/kaggle-crowdflower

Kaggle 'Search Results Relevance' 2nd place solution

Primary LanguagePython

Kaggle 'Search Results Relevance' 2nd place solution

Mikhail Trofimov, Stanislav Semenov, Dmitry Altukhov

Gets score 0.71881 on private leaderboard

How to reproduce submission

Don't forget to check paths in ./cfg.py!
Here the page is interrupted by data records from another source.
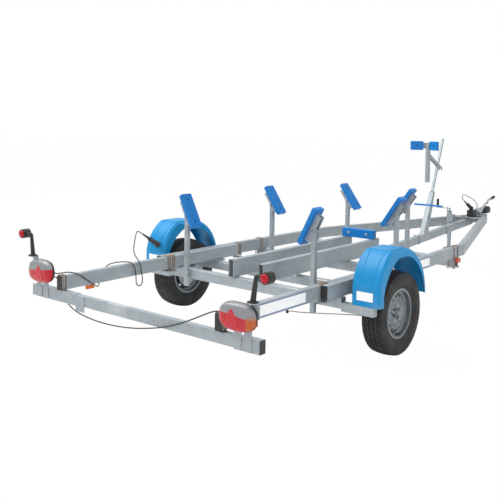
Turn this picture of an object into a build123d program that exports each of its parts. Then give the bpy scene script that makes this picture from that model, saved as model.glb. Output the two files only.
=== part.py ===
from build123d import *
import os
from math import atan2, cos, degrees, hypot, pi, radians, sin, tan

# Boat trailer in galvanised steel tube, millimetres: X forward, Y to the left, Z up from the floor.
# Places along the trailer are measured from the axle line and added to axle_x.
# The origin is on the floor under the middle of the overall length.

# Frame rails: a rear pair, and an outer front pair that overlaps it and closes into the drawbar
rail_top = 535.0
rail_height = 100.0
rail_width = 50.0
rail_wall = 4.0
rear_rail_y = 745.0
rear_rail_tail = -1522.0
rear_rail_nose = 420.0
rail_gap = 5.0
front_rail_tail = -519.0
taper_x = 510.0
knee_x = 1820.0
knee_y = 760.0
tip_x = 4230.0
tip_gap = 4.0
cap_thickness = 5.0

# Clip of the brake cable, by its front face
brake_clip_x = -884.0
brake_clip_y = -765.0
brake_clip_length = 12.0

# Block that the nose plug is parked in
holder_x = 3780.0
holder_y = -42.0
holder_length = 110.0
holder_width = 84.0
holder_height = 80.0

# Crossbeams under the rails, and the two keel rails on top of them
beam_height = 80.0
beam_depth = 60.0
beam_wall = 4.0
beam_overhang = 15.0
rear_beam_x = -369.0
mid_beam_x = 783.0
front_beam_x = 1594.0
keel_rail_y = 146.0
keel_rail_width = 50.0
keel_rail_height = 140.0
keel_rail_wall = 4.0
keel_rail_tail = -391.0
keel_rail_nose = 1330.0

# Spine from the front crossbeam up into the drawbar
spine_width = 50.0
spine_height = 80.0
spine_wall = 4.0
spine_rear_top = 415.0
spine_nose_top = 530.0
spine_nose_x = 3850.0

# Keel pad on its angle bracket
keel_pad_x = 1220.0
keel_pad_length = 330.0
keel_pad_height = 82.0
keel_pad_thickness = 45.0
keel_bracket_plate = 6.0
keel_bracket_foot = 60.0

# Side posts with their tilting pads
post_size = 35.0
post_wall = 3.0
post_top = 890.0
post_foot = 300.0
rear_post_y = 619.0
mid_post_y = 646.0
front_post_y = 328.0
rear_pad_tilt = 27.0
mid_pad_tilt = 34.0
front_pad_tilt = 36.0
pad_length = 290.0
pad_width = 112.0
pad_thickness = 30.0
pad_corner = 10.0
pad_hole_pitch = 190.0
pad_hole_radius = 8.0
channel_length = 210.0
channel_wall = 4.0
channel_depth = 42.0
channel_stand_off = 19.0
pivot_radius = 6.0
pivot_drop = 22.0
pin_clearance = 0.3
seat_gap = 0.3

# Axle: torsion tube, trailing arms, backplates and stubs
axle_tube_x = 110.0
axle_tube_z = 385.0
axle_tube_size = 70.0
axle_tube_wall = 6.0
axle_tube_half = 915.0
arm_thickness = 30.0
arm_end_radius = 42.0
spindle_radius = 30.0
stub_radius = 20.0
backplate_radius = 112.0
backplate_thickness = 6.0
backplate_gap = 5.0
axle_pad_length = 120.0
axle_pad_spread = 20.0

# Wheels
tyre_radius = 297.0
tyre_width = 167.0
wheel_y = 1032.0
tyre_crown = 8.0
tyre_shoulder = 10.0
bead_radius = 165.0
bead_clearance = 1.0
flange_radius = 178.0
rim_width = 126.0
rim_well_radius = 146.0
rim_wall = 4.0
rim_offset = 25.0
disc_wall = 5.0
vent_count = 15
vent_radius = 9.0
vent_circle = 120.0
stud_count = 5
stud_circle = 56.0
stud_radius = 6.0
nave_radius = 30.0
drum_radius = 110.0
drum_width = 60.0
hub_cap_length = 28.0

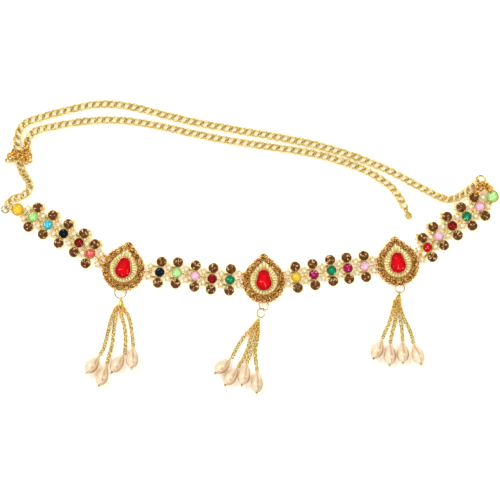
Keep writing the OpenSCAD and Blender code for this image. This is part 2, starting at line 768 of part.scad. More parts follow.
module pearls(m) {
    color("bisque") laid() for (k = [0:3])
        behind_strand(m, k) rotate_extrude() polygon(pearl_outline);
}

module head_pins(m) {
    color(gold) laid() for (k = [0:3]) behind_strand(m, k) {
        translate([0, 0, pin_from]) cylinder(h = pearl_l + pin_to - pin_from, d = pin_wire, $fn = 24);
        translate([0, 0, pearl_l + pin_head_gap + pin_head_r]) sphere(pin_head_r);
        translate([0, 0, pin_from - pin_eye_r]) rotate([90, 0, 0]) wire_ring(pin_eye_r, pin_eye_wire);
    }
}

module left_end_ring() {
    color(gold) laid() translate([left_ring.x, left_ring.y, left_ring.z])
        rotate([ring_lean, 0, 0]) wire_ring(left_ring[3], end_ring_wire);
}

module right_end_ring() {
    color(gold) laid() translate([right_ring.x, right_ring.y, right_ring.z])
        rotate([-ring_lean, 0, 0]) wire_ring(right_ring[3], end_ring_wire);
}

// The drop at the end of the tail: a round eye fused to a small flat leaf
tag_at = tail_run[len(tail_run) - 1];
tag_z = 1.56;
tag_turn = -63;
tag_tilt = 45;
tag_eye_r = 1.6;
tag_eye_wire = 0.8;
leaf_at = [3.6, 0, -0.9];
leaf_t = 1;
leaf_round = [2.3, 0.8];
leaf_tip = [0.8, -2.1];
module chain_end_tag() {
    color(gold) laid() translate([tag_at.x, tag_at.y, tag_z]) rotate([0, 0, tag_turn]) {
        rotate([-tag_tilt, 0, 0]) wire_ring(tag_eye_r, tag_eye_wire);
        translate(leaf_at) linear_extrude(leaf_t) rotate([0, 0, -90])
            pear(leaf_round[0], leaf_round[1], leaf_tip[0], leaf_tip[1]);
    }
}

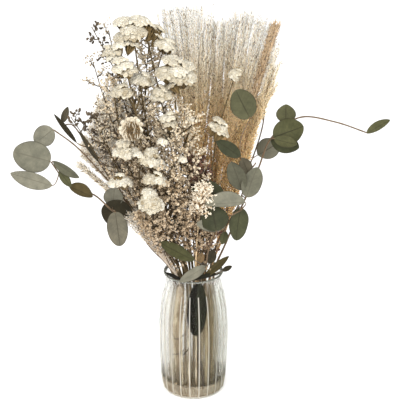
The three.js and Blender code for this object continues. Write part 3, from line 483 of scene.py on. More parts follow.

By default, you should place raw data in ./raw/, create ./processed/ for temporal files and ./submit/ for submission file.

After this, run

python preprocessing_mikhail.py
python preprocessing_dmitry.py
python preprocessing_stanislav.py
python fit_models_dmitry.py
python fit_model1_mikhail.py
python fit_model2_mikhail.py
python blend.py

Dependencies

  • python 2.7.6
  • numpy 1.10
  • pandas 0.16.0
  • scikit-learn 0.16.1
  • scipy 0.15.1
  • nltk 3.0.3
  • BeautifulSoup 4.3.2
  • tsne 0.1.1 (https://github.com/danielfrg/tsne)
  • gensim 0.11.1-1
  • backports.lzma 0.0.3

Hardware

This code was developed on a machine with 32 cores and 60 gb ram (amazon cc2.8xlarge instance), however it is possible to build a solution even with the average laptop.